Why This Matters for Business
Cost
Running AI inference on every transaction: €30,000–90,000 per month for a mid-size bank.
Running generated code on every transaction: effectively zero marginal cost. You pay for the servers, which you already have.
Speed
AI inference per transaction: 500 milliseconds to 2 seconds. By the time the AI decides a wire transfer is suspicious, the money may already be in another country.
Generated code per transaction: microseconds. Fast enough to block the transfer before it clears.
Auditability
Regulators — BaFin, FinCEN, the FCA — require you to explain exactly why a transaction was flagged. A rule written as code is perfectly transparent: “This transaction was flagged because the account made four deposits totalling €9,400 within 18 hours, each under €10,000, matching structuring rule SC-001.” That’s an answer a regulator can verify.
An AI model’s reasoning is a black box. You can ask it to explain itself, but the explanation is generated after the fact — it’s a story, not a proof.
The Three-Tier Architecture
The smartest approach isn’t to eliminate AI entirely. It’s to put it where it adds value and keep it away from where it burns money.
Tier 1 — Rule Engine (fast, cheap, deterministic) Generated code handles the bulk of the work. Threshold checks, velocity monitoring, sanctions list screening, geographic risk scoring. This catches 95% of cases at negligible cost.
Tier 2 — AI Review (targeted, valuable) The 5% of transactions that are ambiguous — flagged but unclear, or showing novel patterns the rules haven’t seen — get routed to an AI model. The AI adds context, identifies connections between accounts, and drafts the narrative section of Suspicious Activity Reports that analysts currently spend hours writing by hand.
Tier 3 — Human Analyst The final decision stays with a person. But instead of reviewing raw transaction data, the analyst gets a pre-written case summary with the rule that triggered, the AI’s assessment, and a draft SAR. Their job shifts from data sifting to judgement calls.
This tiered approach means you’re paying for AI inference on maybe 50,000 transactions a day instead of a million. That’s a 95% cost reduction while actually improving the quality of the output.
Why WorkingAgents framework
WorkingAgents architecture is built for exactly this kind of work. A few properties make it particularly well-suited:
-
Millions of lightweight processes. Each compliance rule — or even each active account — can run as its own isolated process. Half a million concurrent processes is routine. Each one holds its own state: running totals, velocity counters, behavioral baselines.
-
JustInTime deployment. New rules can be deployed into a running system without downtime.

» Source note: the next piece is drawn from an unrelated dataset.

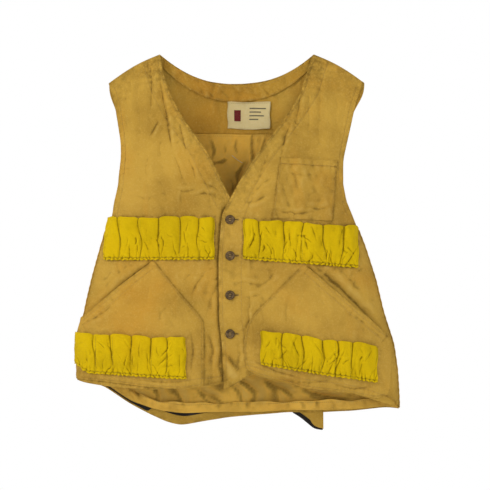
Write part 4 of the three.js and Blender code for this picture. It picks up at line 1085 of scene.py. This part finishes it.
def makeNeckFacing():
    u, v = grid(30, 160)
    x = -0.113 + 0.226 * u
    zt = backTopZ(x) - 0.0018
    wide = 0.0245 * (1 - 0.42 * (np.abs(x) / 0.119) ** 2)
    z = zt - wide * (1 - v)
    relief = 0.0004 * soft["mid"](x + 5, z) + 0.0005 * soft["small"](x + 6, z)
    for i in range(9):
        c = -0.09 + 0.0225 * i
        relief = relief + fold(x, z, [(c - 0.010, -0.045), (c, -0.056), (c + 0.013, -0.068)],
                               0.0008, 0.0018, 0.6)
    relief = relief + 0.0014 * bump(v, 0.16)
    p = raised(x, bodyY(1, x, z), z, 1, backRelief(x, z) - thick["canvas"] - 0.0009 - relief)
    piece = clothPiece("neckFacing", p, thick["tape"], "lining", 1, -relief, 0.6 * bump(v - 0.0, 0.12))
    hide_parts("neck_facing")
    attach(piece, "vest_back")
    declareSheet(piece, p, 0.226)

innerFolds = [
    ([(0.025, -0.112), (0.024, -0.145), (0.028, -0.190)], 0.0034, 0.0026),
    ([(0.034, -0.118), (0.031, -0.145), (0.020, -0.178)], 0.0020, 0.0030),
    ([(0.016, -0.160), (0.002, -0.182), (-0.004, -0.225)], 0.0034, 0.0036),
    ([(-0.048, -0.178), (-0.034, -0.165), (-0.012, -0.160)], 0.0028, 0.0034),
    ([(-0.040, -0.128), (-0.036, -0.146), (-0.040, -0.170)], 0.0018, 0.0034),
    ([(0.000, -0.125), (-0.003, -0.140), (0.003, -0.158)], 0.0014, 0.0030),
    ([(0.046, -0.120), (0.041, -0.140), (0.030, -0.160)], 0.0022, 0.0030),
    ([(-0.020, -0.128), (-0.018, -0.150), (-0.024, -0.172)], 0.0013, 0.0030),
    ([(-0.012, -0.185), (-0.006, -0.200), (-0.008, -0.215)], 0.0020, 0.0028),
    ([(-0.150, -0.530), (-0.120, -0.542), (-0.080, -0.540)], 0.0030, 0.0034),
    ([(-0.060, -0.520), (-0.052, -0.535), (-0.030, -0.552)], 0.0028, 0.0032),
    ([(-0.010, -0.512), (0.004, -0.526), (0.008, -0.548)], 0.0026, 0.0032),
    ([(0.040, -0.505), (0.060, -0.520), (0.065, -0.542)], 0.0026, 0.0034),
    ([(0.100, -0.520), (0.130, -0.530), (0.175, -0.536)], 0.0028, 0.0032),
]

def innerBackRelief(x, z):
    r = backRelief(x, z)
    inward = 0
    for points, deep, width in innerFolds:
        inward = inward - fold(x, z, points, deep, width, 0.5)
    for x0, z0, x1, z1, d in [(-0.17, -0.520, -0.150, -0.545, 0.003),
                              (-0.130, -0.515, -0.125, -0.550, 0.0035),
                              (-0.060, -0.525, -0.020, -0.545, 0.003),
                              (0.000, -0.505, 0.030, -0.530, 0.0035),
                              (0.060, -0.515, 0.090, -0.535, 0.003), (0.110, -0.530, 0.170, -0.538, 0.003),
                              (-0.100, -0.520, -0.085, -0.550, 0.0025),
                              (0.030, -0.515, 0.020, -0.550, 0.003)]:
        inward = inward - fold(x, z, [(x0, z0), ((x0 + x1) / 2 + 0.004, (z0 + z1) / 2), (x1, z1)], d, 0.004)
    # it can't press out further than the game bag leaves room for
    return r - np.maximum(inward, -0.0002 - 0.6 * np.maximum(0, bagStandOff(x, z) - 0.0012))

def backGrid(rows, cols, hem, top, inset=1.0):
    u, v = grid(rows, cols)
    hemX = across(outerX(-1, np.full(u.shape, -0.50)) * inset, outerX(1, np.full(u.shape, -0.54)) * inset,
                  np.full(u.shape, -0.52), u)
    bottom = curves[hem](hemX)
    z = bottom + (top - bottom) * v
    x = across(outerX(-1, z) * inset, outerX(1, z) * inset, z, u)
    return u, v, x, z, bottom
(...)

No restart, no dropped transactions, no maintenance window at 3 AM.
-
Fault isolation. If one rule crashes on an edge case, the others keep running. The system automatically restarts the failed rule and it picks up where it left off. No single point of failure.
-
Built-in stream processing. WorkingAgents has native tools for processing high-volume data streams with backpressure — the system automatically slows intake if processing falls behind, preventing data loss without manual intervention.
The Consulting Opportunity
For a company like a licensed European bank running cloud infrastructure under heavy compliance requirements, this approach solves three problems at once:
- Cost — They’re evaluating AI tools but can’t justify the per-transaction inference costs at scale.
- Speed — Real-time fraud detection requires sub-second response times that current AI inference can’t deliver.
- Compliance — Regulators demand explainable, auditable decision-making that black-box AI models can’t provide.
The pitch is straightforward: your compliance team describes rules in plain language, AI generates auditable code that runs at wire speed, and the AI also handles the edge cases and paperwork that your analysts spend their days on. You get the benefits of AI where it matters and deterministic reliability where you need it.
Not every problem needs an AI model running in real time. Sometimes the smartest use of AI is to write the code and get out of the way.